Consumer price inflation is expected to peak around 7% when people are hit with a rise in bills and tax in April. Large banks, however, have announced bumper bonus payments for staff. Barclays handed out £1.9bn in bonuses for 2021. HSBC and taxpayer-backed NatWest have also announced big increases in pay.

“We’re in the middle of a huge bonanza for banker bonus payouts,” Eagle told Bailey during the committee session today. The Bank of England governor responded by saying that “the same point holds about restraint for everybody”.

Bailey told BBC Radio 4’s Today programme earlier this month that “we do need to see restraint in pay bargaining otherwise it will get out of control”. Asked if the bank was implicitly asking workers not to demand big pay rises, he said: “Broadly, yes.”

His comments were condemned by trade union general secretaries as households face the most detrimental blow to their living standards in three decades as spiralling energy prices fuel inflation, outstripping wage growth.

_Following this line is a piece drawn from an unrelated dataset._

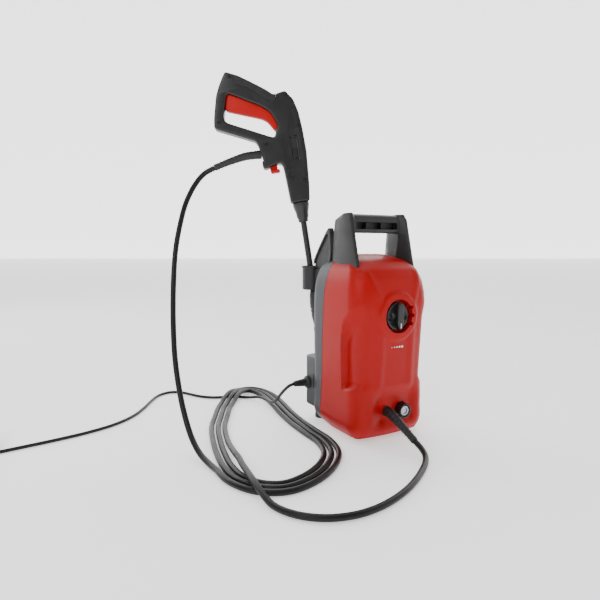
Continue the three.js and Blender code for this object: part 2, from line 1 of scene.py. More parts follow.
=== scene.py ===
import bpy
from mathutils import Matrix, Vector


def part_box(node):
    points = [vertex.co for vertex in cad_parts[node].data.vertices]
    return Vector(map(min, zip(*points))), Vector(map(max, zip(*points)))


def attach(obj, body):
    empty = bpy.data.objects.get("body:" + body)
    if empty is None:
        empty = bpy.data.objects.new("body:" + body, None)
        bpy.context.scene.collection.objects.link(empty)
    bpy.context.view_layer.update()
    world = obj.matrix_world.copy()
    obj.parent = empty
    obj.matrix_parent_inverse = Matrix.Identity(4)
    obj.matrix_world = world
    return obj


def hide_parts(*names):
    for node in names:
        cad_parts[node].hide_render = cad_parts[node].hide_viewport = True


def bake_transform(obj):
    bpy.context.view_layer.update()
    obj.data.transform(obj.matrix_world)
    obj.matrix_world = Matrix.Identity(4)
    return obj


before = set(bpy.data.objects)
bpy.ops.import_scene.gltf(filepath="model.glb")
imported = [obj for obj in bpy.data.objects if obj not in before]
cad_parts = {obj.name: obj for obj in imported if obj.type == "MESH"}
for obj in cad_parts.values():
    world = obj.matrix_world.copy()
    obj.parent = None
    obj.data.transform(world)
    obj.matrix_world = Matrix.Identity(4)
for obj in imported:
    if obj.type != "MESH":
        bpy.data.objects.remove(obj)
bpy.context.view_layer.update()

TUC head of economics Kate Bell said inflation was being driven by rising energy costs, not pay demands, and analysis from the trade union federation highlighted that real wages are set to fall by an average of £50 a month this year.

The GMB trade union invited Bailey, following the criticism of his call for pay restraint, to meet care workers. The governor said this afternoon that he would visit a “whole range” of care homes “because it is an important sector”.

General secretary Gary Smith said: “GMB members working in care homes will want to know why he thinks they shouldn’t ask for a big pay rise when monstrous bonuses are once again being enjoyed by bankers.”